▶ **Stated problem**
The lines to be extracted run from the start of the listing through the line containing "for name, value"; copy them exactly and nothing else.

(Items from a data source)
>> Start

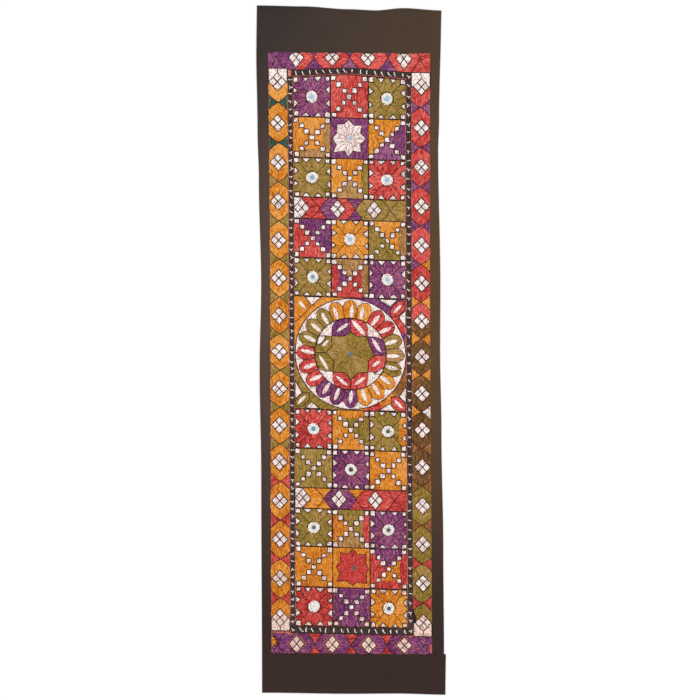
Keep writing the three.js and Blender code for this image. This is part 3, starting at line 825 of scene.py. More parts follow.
def four(*values):
    """Colours of the quarters, one for all or for each: a name, or inner and outer names with a stroke."""
    each = values * (len(SIDES) // len(values))
    return {name: (value.split("/")[0], value.split("/")[-1]) for name, value in zip(SIDES, each)}


# Outlines in shares of the half size of the block: each tip with the notch after it, clockwise
# The white star's tone of -0.2 is painted shade that greys its points. Its seams in the shade colour are
# painted shade along real seam lines.
WHITE_STAR = {
    "ground": "purple", "star": "white", "seam": "shade", "ring": 8.5, "mirror": (0.04, 0), "tone": -0.2,
    "outline": [(-0.04, 0.93), (0.26, 0.64), (0.67, 0.69), (0.58, 0.3), (0.89, 0.01), (0.58, -0.28),
                (0.61, -0.68), (0.2, -0.61), (-0.08, -0.91), (-0.25, -0.62), (-0.87, -0.71), (-0.71, -0.33),
                (-0.92, 0), (-0.68, 0.26), (-0.66, 0.69), (-0.29, 0.71)]}
RED_STAR = {
    "ground": "orange", "star": "red", "seam": None, "ring": 6.5, "mirror": (0.14, 0), "tone": -0.03,
    "outline": [(0.07, 0.93), (0.33, 0.68), (0.8, 0.68), (0.78, 0.23), (0.91, -0.03), (0.79, -0.26),
                (0.8, -0.76), (0.3, -0.71), (0.07, -0.87), (-0.3, -0.63), (-0.75, -0.7), (-0.58, -0.25),
                (-0.83, 0.03), (-0.57, 0.26), (-0.61, 0.75), (-0.17, 0.69)]}
FIELD_ROWS = [
    (88, [("flower", four("purple")), ("cross", four("red")), ("flower", four("olive"))]),
    (90, [("cross", four("orange", "orange/tan", "orange/tan", "orange")), ("star", WHITE_STAR),
          ("cross", four("orange", "purple", "purple", "orange"))]),
    (88.5, [("flower", four("olive")), ("cross", four("orange", "orange/olive", "tan", "orange")),
            ("flower", four("red"))]),
    (47, "upper"),
    (86.5, [("cross", four("purple", "purple", "red", "red")), ("flower", four("orange")),
            ("cross", four("orange", "orange/tan", "olive", "olive"))]),
    (86, [("flower", four("olive")), ("cross", four("tan", "red/tan", "red", "purple/red")),
          ("flower", four("purple"))]),
    (249.5, "medallion"),
    (88, [("flower", four("red")), ("cross", four("olive/orange", "olive", "orange", "orange")),
          ("flower", four("olive", "olive/orange", "olive", "olive"))]),
    (87, [("cross", four("olive")), ("flower", four("purple")), ("cross", four("orange"))]),
    (45.5, "lower"),
    (84.5, [("flower", four("olive")), ("cross", four("olive", "olive/red", "tan", "orange")),
            ("flower", four("purple"))]),
    (89, [("cross", four("orange")), ("star", RED_STAR),
          ("cross", four("purple", "orange/red", "orange/red", "red"))]),
    (86.5, [("flower", four("red")), ("cross", four("purple")), ("flower", four("orange"))]),
]
BLOCKS = {"flower": flower_block, "cross": cross_block, "star": star_block}
BAND_DIAMONDS_U = [-106.5, -27, 53.5]
BANDS = {
    "upper": {"crossings": [-HALF_FIELD, -66.6, 12.3, 89.7], "end": "olive",
              "units": [("white", "red"), ("purple", "red"), ("olive", "olive")],
              "gaps": [(-66.6, "red", "red"), (12.3, "purple", "purple"), (89.7, "olive", "olive")]},
    "lower": {"crossings": [-HALF_FIELD, -60.3, 11.5, 95.8], "end": "red",
              "units": [("white", "orange"), ("purple", "purple"), ("red", "red")],
              "gaps": [(-60.3, "orange", "orange"), (11.5, "red", "orange"), (95.8, "red", "red")]},
}


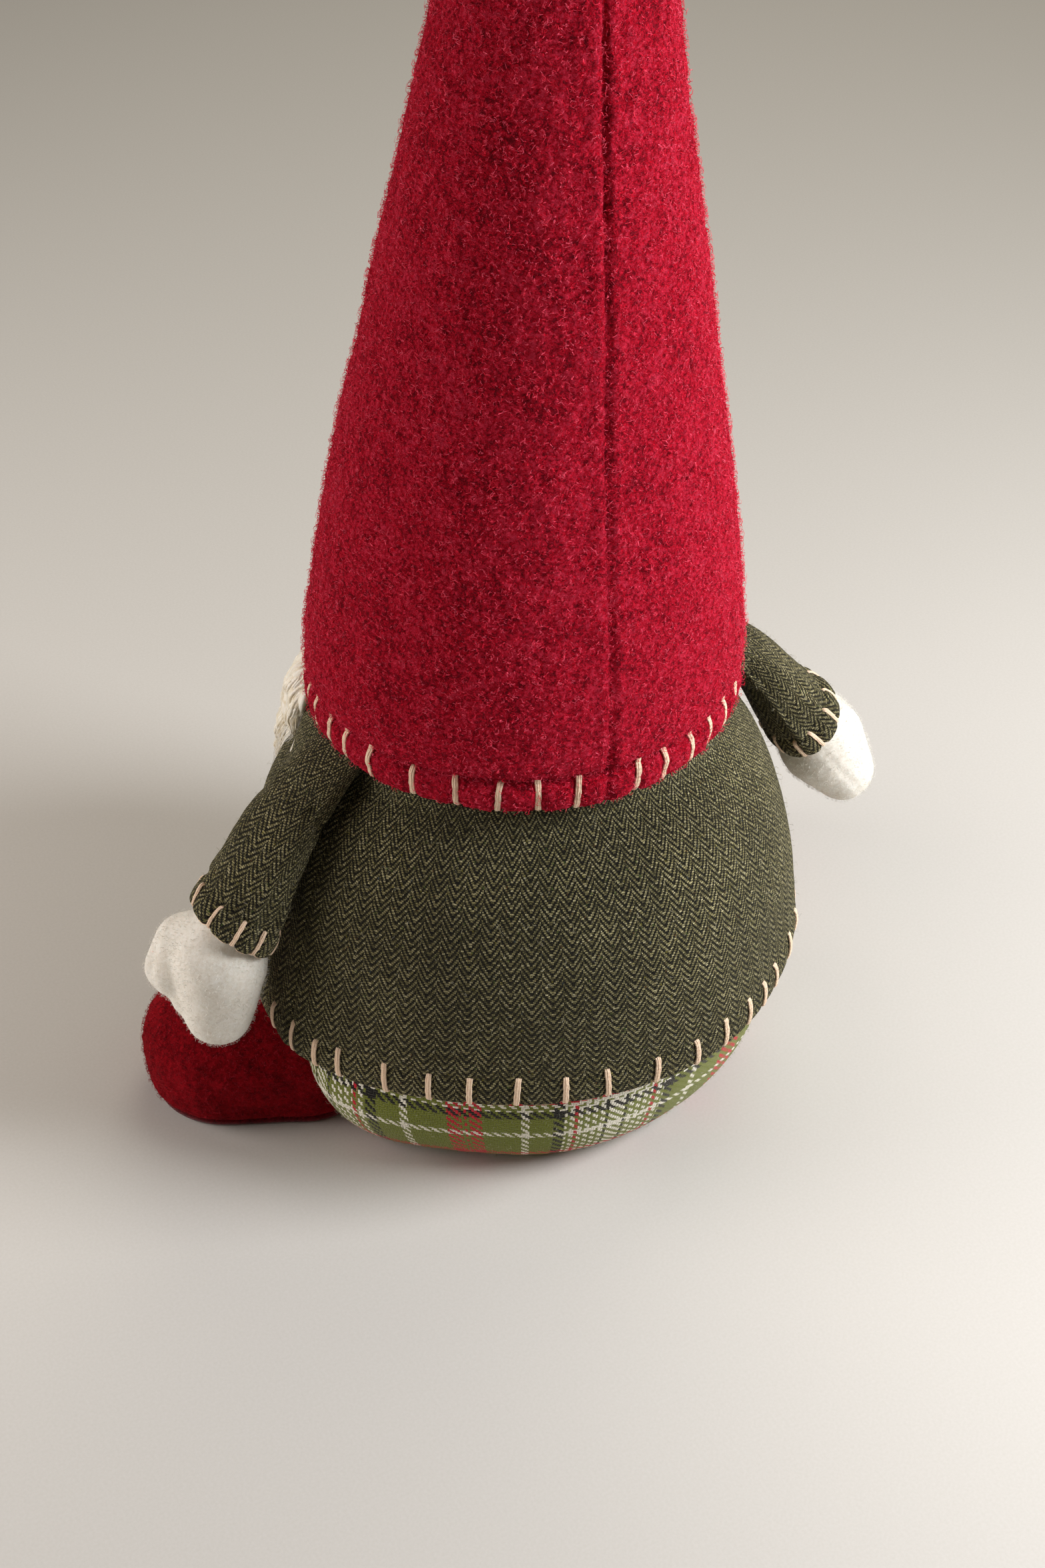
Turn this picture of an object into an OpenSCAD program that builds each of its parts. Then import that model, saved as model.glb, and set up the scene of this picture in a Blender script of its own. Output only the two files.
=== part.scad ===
// Seated tomte gnome: stuffed cloth figure with a tall felt hat, tweed coat,
// tartan seat, felt shoes, mittens, nose and wool beard.
// Millimetres. +Z up, the face looks along -Y, the figure's left hand is at +X.
// The origin is the centre of the flat seat that the figure rests on.

/* [Hat] */
// Height of the hat's tip above the resting surface
hat_top = 484; // [430:1:520]
// Outer radius of the hat at its brim
hat_r = 62; // [60:0.5:63]
// Height of the brim's lower edge at the back
brim_z = 128; // [126:0.5:131]
// Sideways tilt of the hat in degrees
hat_tilt = 1.6; // [0:0.1:2]
// Thickness of the hat's felt
felt_t = 3; // [2:0.5:3.5]
// Number of blanket stitches around the brim
hat_stitches = 32; // [20:1:40]

/* [Coat and seat] */
// Height of the coat's hem above the resting surface
coat_hem_z = 43; // [41:0.5:48]
// Thickness of the tweed
tweed_t = 2; // [1.5:0.5:2.5]
// Number of blanket stitches around the coat's hem
coat_stitches = 42; // [24:1:48]
// Height of the top edge of the tartan seat, under the coat
seat_top_z = 63; // [58:1:66]
// Thickness of the tartan flannel
flannel_t = 1.6; // [1.2:0.2:2]

/* [Arms] */
// Angle of the left arm from straight down, in degrees
arm_left = 38; // [38:1:48]
// Angle of the right arm from straight down, in degrees
arm_right = 42.5; // [40:0.5:48]
// Length of a sleeve from the shoulder seam to the cuff
sleeve_l = 48.5; // [46:0.5:56]
// Half the width of a sleeve at the cuff, from front to back
cuff_w = 15; // [14:0.2:16]
// How far the left hand droops below its sleeve's line
droop_left = 12; // [0:1:14]
// How far the right hand droops below its sleeve's line
droop_right = 5; // [0:1:14]
// Number of blanket stitches around each cuff
cuff_stitches = 10; // [6:2:14]
// How far the right shoulder is turned towards the back, in degrees
turn_right = 8; // [0:1:10]

/* [Feet] */
// Angle of the left foot, turned forward from straight sideways
foot_left = 30; // [26:1:40]
// Angle of the right foot, turned forward from straight sideways
foot_right = 42; // [30:1:46]
// Height of a shoe above the resting surface
shoe_h = 37.5; // [32:0.5:38]

/* [Face] */
// Radius of the nose
nose_r = 14.5; // [12:0.5:15]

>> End

▶ **Complete response**
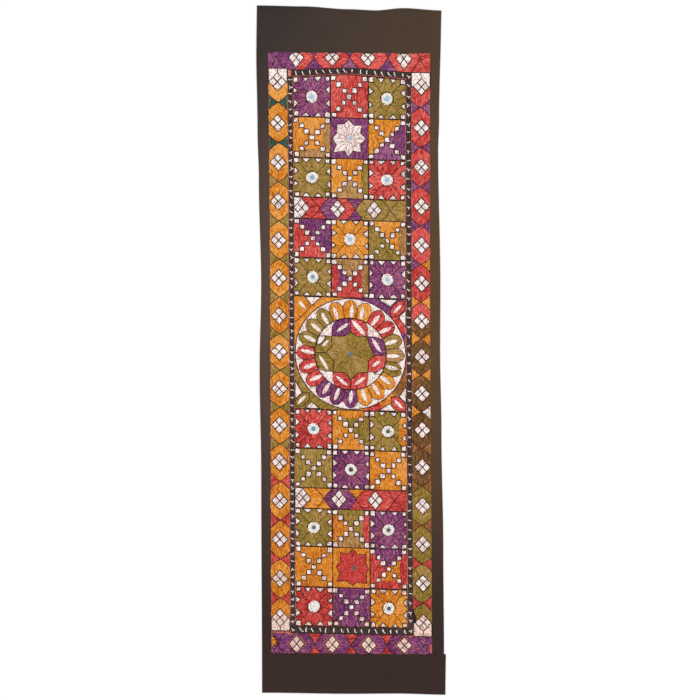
Keep writing the three.js and Blender code for this image. This is part 3, starting at line 825 of scene.py. More parts follow.
def four(*values):
    """Colours of the quarters, one for all or for each: a name, or inner and outer names with a stroke."""
    each = values * (len(SIDES) // len(values))
    return {name: (value.split("/")[0], value.split("/")[-1]) for name, value in zip(SIDES, each)}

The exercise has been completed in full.